On 15 January 2019, whilst on bail for the fraud offence, Mr Khan had been stopped and searched for unconnected reasons and was found in possession of a lock-knife. On interview he said it was not his but he had found it three or four days earlier and intended to take it to an amnesty bin. The following day he pleaded guilty at Thames Magistrates’ Court to the section 139 offence and was committed for sentence. All three matters were listed for sentence together at Snaresbrook Crown Court on 12 July 2019. Mr Khan’s previous convictions included burglary, affray, common assault, criminal damage, theft, breach of a community order, and two offences in 2015 and 2017 of failure to surrender to bail.

The sentencing judge placed the fraud offence within high culpability category A of the sentencing guideline on the basis that Mr Khan had obtained the driving licence of another person with the intent of deceiving the bank and that this constituted significant planning. With harm category A5 (intended loss less than £5,000) and harm B lesser impact, this gave a starting point of 36 weeks’ custody and a category range from a high level community order to 1 year’s custody. The judge imposed 9 months’ imprisonment without indicating the extent of credit for plea. As to the bail offence, the judge concluded it fell within culpability A as a deliberate attempt to evade or delay justice and harm category 1 as the failure to attend Crown Court resulted in substantial delay and interference with the administration of justice, giving a starting point of 6 weeks and range of 28 days to 26 weeks. The judge imposed 4 weeks consecutive. As to the knife offence, the judge evidently rejected the defence submission that culpability was category D (possession falling just short of reasonable excuse) and after credit for plea at the first opportunity imposed 4 months consecutive. The judge expressly took account of totality.
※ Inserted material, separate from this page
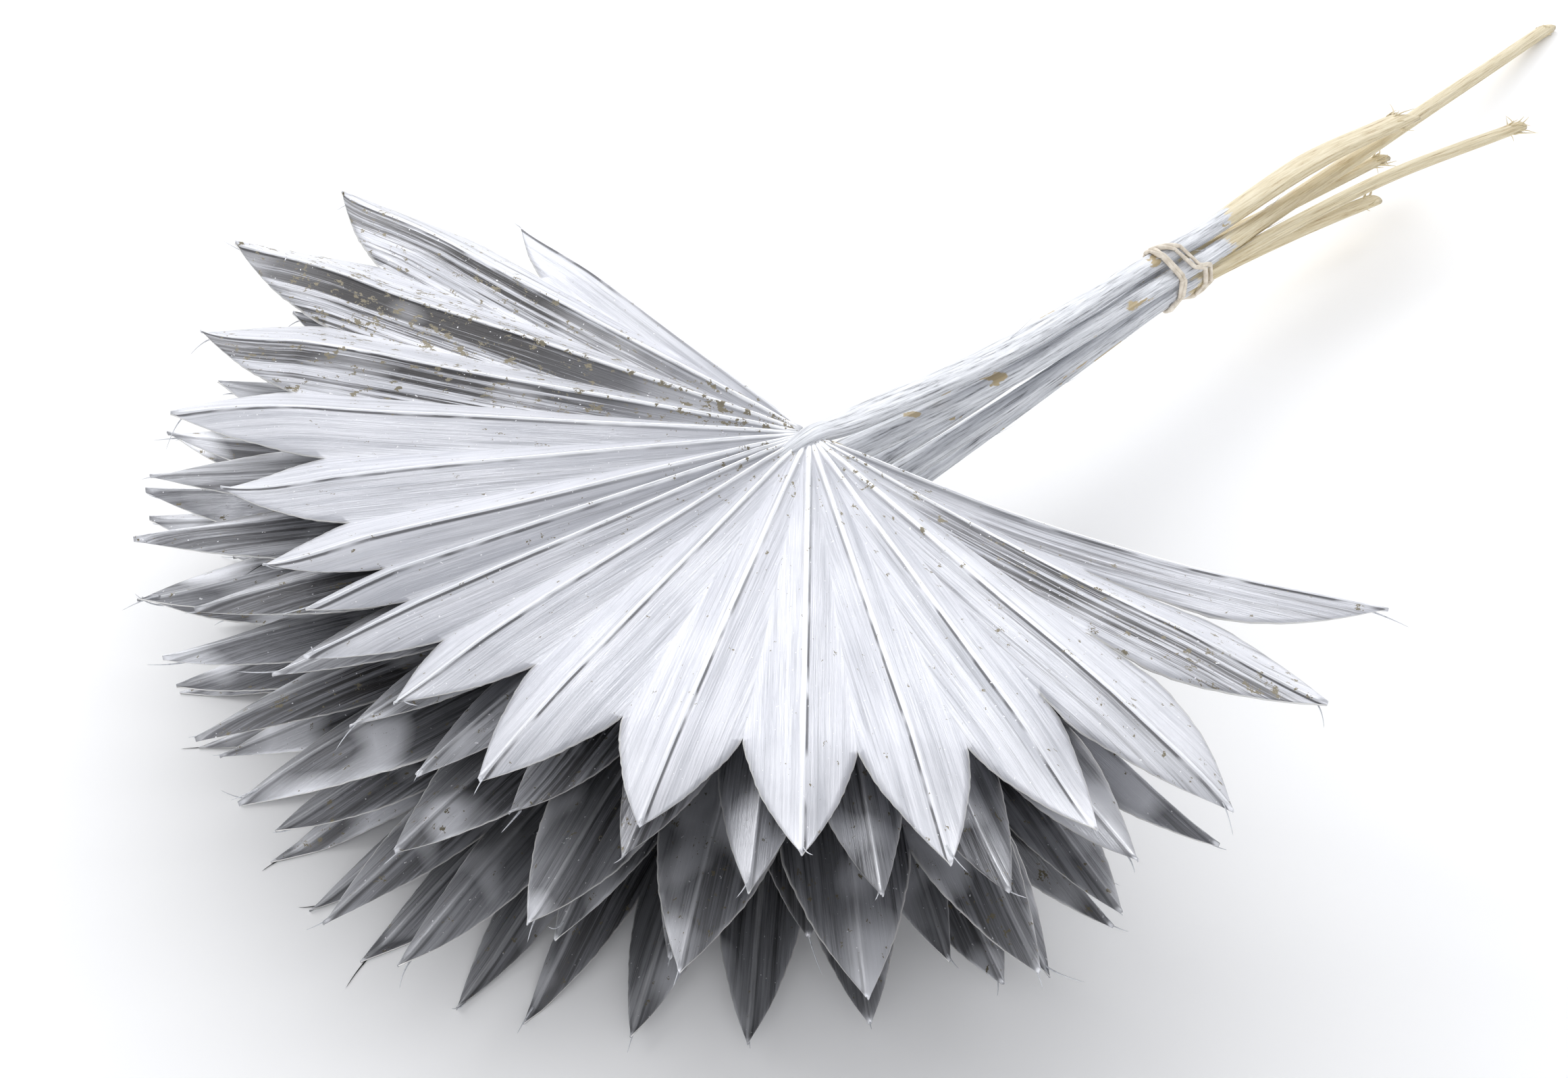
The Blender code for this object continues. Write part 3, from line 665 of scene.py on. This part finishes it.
def painted_stem(name):
    """Stalk of a palm leaf, sprayed with aluminium paint up to the band and bare straw past it,
    with long fibres that stand out as fine ridges and shadows."""
    material, shader = new_material(name)
    place = add_node(material, "ShaderNodeCombineXYZ",
                     links={"X": attribute(material, "around"), "Y": attribute(material, "along")}).outputs[0]
    fibres = noise_at(material, place, *STEM_FIBRES)
    paint = ramp(material, fibres, coded(PAINT_COLOURS))
    # Here and there the paint has come off and the tan skin shows.
    lost = noise_at(material, place, *LOST_PAINT)
    paint = cover(material, span(material, lost, 0.635, 0.65), paint, TAN_SKIN_COLOUR)
    straw = ramp(material, fibres, coded(STRAW_COLOURS))
    # The paint has a ragged end, some way past the band or just at it.
    patches = noise_at(material, place, *PAINT_END_PATCHES)
    ragged = times(material, plus(material, patches, -0.5), PAINT_END_RAGGEDNESS)
    bare = span(material, plus(material, attribute(material, "past_paint"), ragged), -1.0, 1.5)
    mixed = add_node(material, "ShaderNodeMix", {"data_type": "RGBA"}, {0: bare, 6: paint, 7: straw})
    material.node_tree.links.new(mixed.outputs[2], shader.inputs["Base Color"])
    metal = span(material, bare, 0.0, 1.0, 0.15, 0.0)
    material.node_tree.links.new(metal, shader.inputs["Metallic"])
    shader.inputs["Roughness"].default_value = 0.5
    bump = add_node(material, "ShaderNodeBump", {"Strength": 0.7, "Distance": 0.35 * MM}, {"Height": fibres})
    material.node_tree.links.new(bump.outputs[0], shader.inputs["Normal"])
    return material


stem_paint = painted_stem("palm stalk, aluminium spray paint and bare straw")
for index in range(len(STEMS)):
    points, values = stem_surface(index)
    faces = ring_faces(*points.shape[:2])[:, ::-1]
    stem = mesh_piece(f"leaf_stem_{index + 1}", points.reshape(-1, 3), faces, values, STEM_WELD)
    stem.data.materials.append(stem_paint)
    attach(stem, "root")
    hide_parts(f"leaf_{index + 1}")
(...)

On appeal, Ms Csengeri submitted on behalf of Mr Khan that the fraud offence had been wrongly placed in culpability category A and should have been in category C, alternatively B. The offence was neither sophisticated nor the product of significant planning and had little or no prospect of success. Even if it could be characterised as significantly planned, it was necessary to blend that feature with the characteristics of lesser culpability, namely the one-off nature of the offence. As to harm, there was no more than the risk of category 5 financial harm and therefore it was necessary to move down the range within the category. Full credit should have been given in light of the indication on the Better Case Management Form. As to the bail offence, the circumstances of the explanation for failure to surrender meant the offence should not have been treated as culpability A or harm category 1. Mr Khan had been sleeping rough in East London without funds to travel to court and had a chaotic lifestyle as a homeless individual and drug addict. He had not intended disrespect to the court nor to evade justice. Two weeks’ delay did not constitute substantial delay or interference with the administration of justice. As to the knife, the blade was broken and approximately 1 cm long. On the appellant’s account, the reason for possession fell just short of reasonable excuse and this factor should have been balanced against the culpability A factor of possession of a bladed article. He had no previous convictions for weapons offences. Insufficient account was taken of totality. Ms Csengeri also relied on personal mitigation including the absence of any previous term of imprisonment, problems with drug addiction and depression, fundraising work for charities, and progress whilst in prison.

The Court of Appeal held that the fraud offence had been placed in the wrong category with the consequence that the sentence was manifestly excessive. The court rejected the submission that culpability fell within category C but concluded that the prosecution had been right to place it in category B. This was neither a sophisticated offence nor did it involve significant planning and the prospects of success were evidently very limited. As to harm A, there was an intended loss within category 5 but the court did not accept it should be placed lower down the category range on the basis that there was simply a risk of category 5 harm. Combined category B5 provided a starting point of a medium level community order and a range from a Band B fine to 26 weeks’ custody. The court concluded that in all the circumstances, including previous convictions for offences of dishonesty and with full weight to mitigating factors, the custody threshold was crossed. The appropriate sentence before credit for plea was 5 months. The court rejected the submission that the indication on the Better Case Management Form justified full credit. For the reasons given in R v Davis [2019] EWCA Crim 553, [2019] 2 Cr App R(S) 33, the statement that a plea was “likely” was not an indication of a plea of guilty. A reduction of 20 per cent was appropriate, producing a sentence of 4 months’ imprisonment.

As to the bail offence, the court rejected the submission that this was a case where the reason for failure to surrender was just short of reasonable excuse. However the offence was categorised, the critical feature was the two previous offences of failing to surrender which constituted a serious aggravating factor justifying the sentence imposed. After full credit for plea, 4 weeks’ imprisonment was entirely appropriate. As to the knife offence, the court rejected the submission that the explanation given by Mr Khan brought the offence within the category of possession falling just short of reasonable excuse. The judge had rightly placed the offence within category 2A. Giving full weight to mitigating factors and full credit for plea, 4 months’ imprisonment was entirely appropriate.

The court held there was every reason for the sentences for these distinct offences to be consecutive. For greater ease of calculation, the court varied the sentence for the bail offence from 4 weeks to 1 month, producing an appropriate overall total of 9 months for the overall offending. In short, the appeal was allowed to the extent that the sentence for fraud was reduced from 9 months to 4 months and the sentence for the bail offence was varied from 4 weeks to 1 month, resulting in a total sentence of 9 months’ imprisonment.